9/13/07

Tis the Season to be a Carnie







There is something quietly disturbing about having a carnie shack up with you when the state fair summer season comes to an end. We found out that our "My Name is Earl" nightmare version of a landlord has a buddy that's a carnie. Oh, and he also happens to live upstairs with said nutty landlord, "faces of meth" girlfriend, and Tony. He also brought his girlfriend to live here, a very classy, sophisticated socialite by the name of Crystal. That's right folks, we have 5 people (and 27 hours of Jeff Foxworthy comedy material) living above us now.

I have started a countdown by writing the number of remaining days we have left in this house that should be placed in Hazzard County. Living here has now become the equivalent of the Waltons, if only Ma and Pa drank themselves to death and the kids promptly dropped 60 IQ points and installed a meth lab in their bath tub.

The carnie's name is Perry, and my wife counted no less than 8 people coming in and out of the house during the day (another 4 at night).
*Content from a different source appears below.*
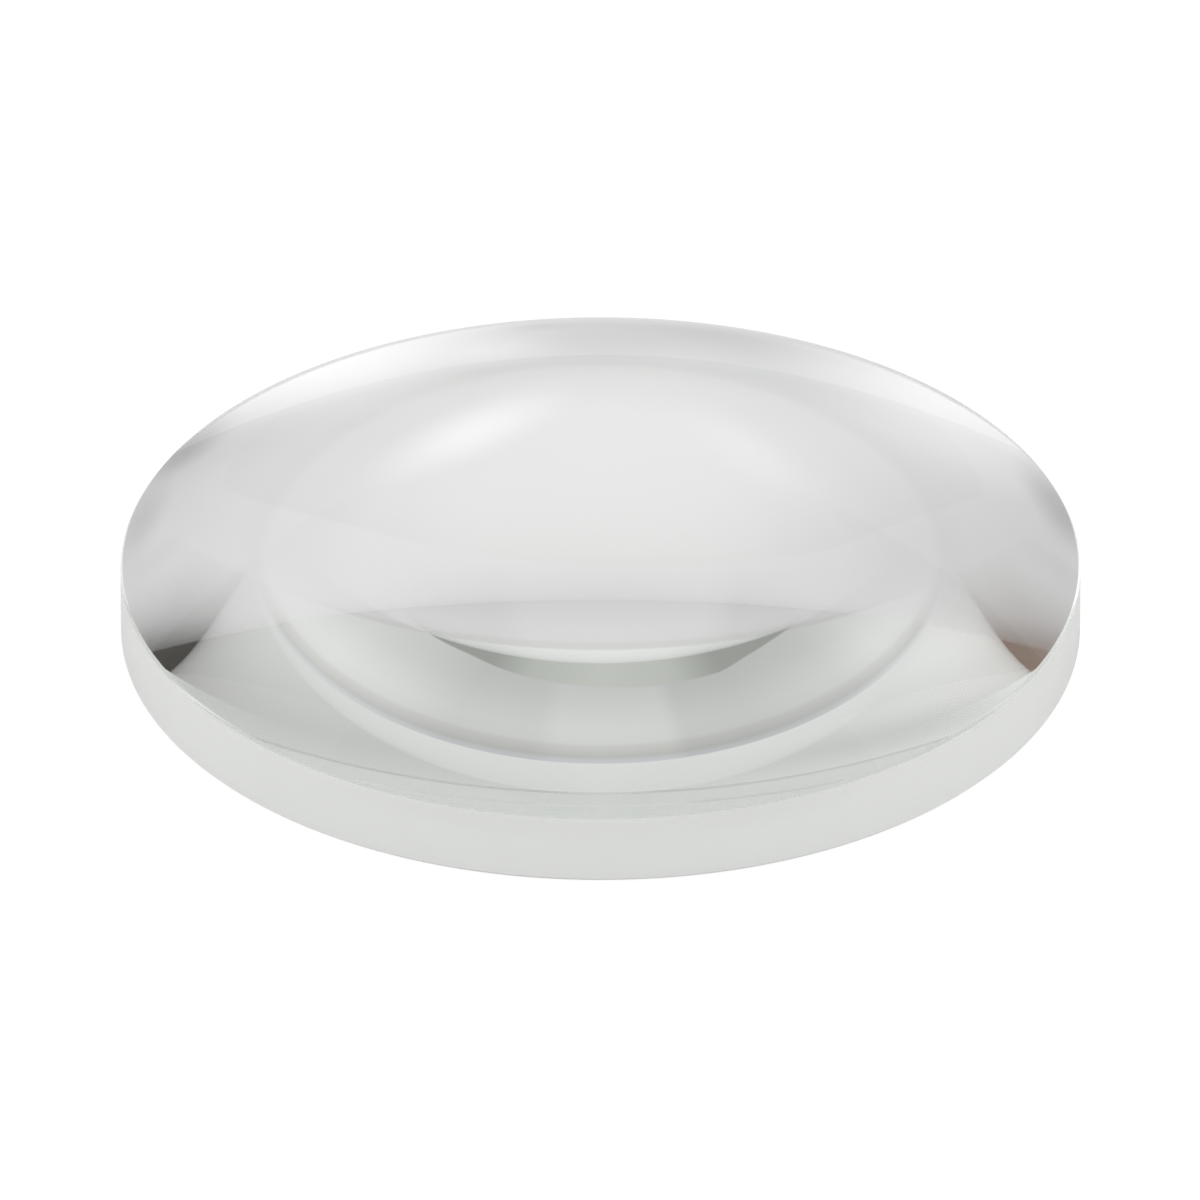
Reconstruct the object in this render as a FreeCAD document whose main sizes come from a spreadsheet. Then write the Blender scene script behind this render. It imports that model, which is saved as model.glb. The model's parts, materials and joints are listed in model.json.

These people play loud music and party until about 5 AM, then promptly disappear until the afternoon, when they crank back up. Tony told me that they are rock stars, which explains the noise and the ability to be wired 24-7. It also explains why I mysteriously started calling our home "the crack shack" about a week ago. I guess I have a nose for these things, or maybe it was the numerous, mysterious 10-minute "runs" they would take, pulling all of the shades and locking the doors when they got back with their wadded up, 10-year old McDonald's bags. Also, we watched the girlfriend frantically wash her truck IN THE RAIN. It was almost as good as watching her trying TO DRY IT IN THE RAIN. Let me type that again. SHE TRIED TO DRY HER TRUCK IN THE RAIN. Not a mist, or a drizzle. A full-on rain. Maybe that's what tipped me off. Call me a pessimist, but I don't think you can ever completely dry a truck while it's still raining.

My landlord has a 12-year old son from a relationship with an old girlfriend, and she is getting married to some other guy. He was supposed to go to court because she wants full custody. In order to make the hearing an easy choice for the judge (and to avoid paying child support), he gets wasted before he goes to court, and promptly gets put in a holding cell until the evening because he's all f*cked up. My guess is that she has full custody now.

Perry and his girlfriend Crystal got in a huge fight and she stole my landlord's motorcycle this morning and rode to a bus station, where she ditched the bike and hopped the first bus going to Phoenix.

There is also now a dog living upstairs. That was just today. Can't wait for tomorrow.